The early case of Nelson v. Brush, 22 Fla. 374, illustrates the applicable rule as follows: B makes a deed to the land to D, while N is in adverse possession thereof: held that the deed is only void as to N and as against him the title remains in B, who may sue for and recovery the land: that such recovery will inure to the benefit of D as the deed from B to D is valid as between them.

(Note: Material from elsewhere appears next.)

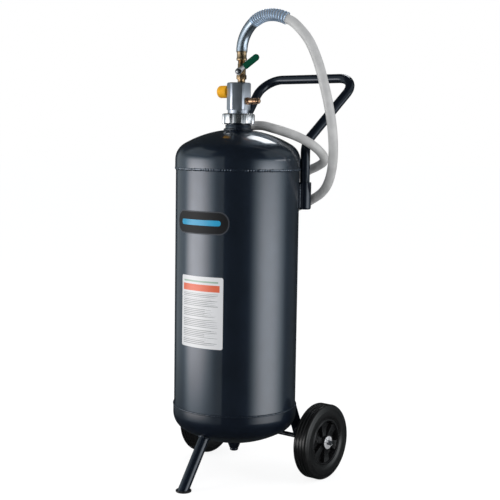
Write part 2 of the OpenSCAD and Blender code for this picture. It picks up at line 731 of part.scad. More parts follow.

The record reflects contradictory orders made prior to the entry of the final judgment appealed from and it is difficult to ascertain the true intention of the trial Court at the time several of them were entered. It is safe to say that the trial Court held the second amended declaration legally insufficient, although in part it recites: "Ida Lucas Alford and Smith Alford, her husband, for the use and benefit of A. J. Bellotto and A. L. Bellotto, by their attorney Harry King, sue W. S. Moore of Dundee, Polk County, Florida, in an action in ejectment." It is true that the deed from the Alfords to the two Bellottos was executed after the institution of the ejectment suit, but the Alfords are still parties plaintiff. It appears that the trial Court, because of the confused state of the record, overlooked this important factor.

Counsel for appellees cite Jones v. Lofton, 16 Fla. 189; Paul v. Fries, 18 Fla. 573, and Carn v. Haisley, 22 Fla. 317. We are in accord with the holdings in each of these cases. Section 70.01, F.S.A., provides: Common law ejectment abolished. In actions of ejectment it shall not be necessary to have any fictitious parties to the suit, but the party plaintiff may bring his suit directly against the party in possession, or one claiming adversely.

The judgment appealed from is reversed with directions to overrule the demurrer and two motions of the defendants-appellees and fix a date for the defendants-appellees to answer the second amended declaration.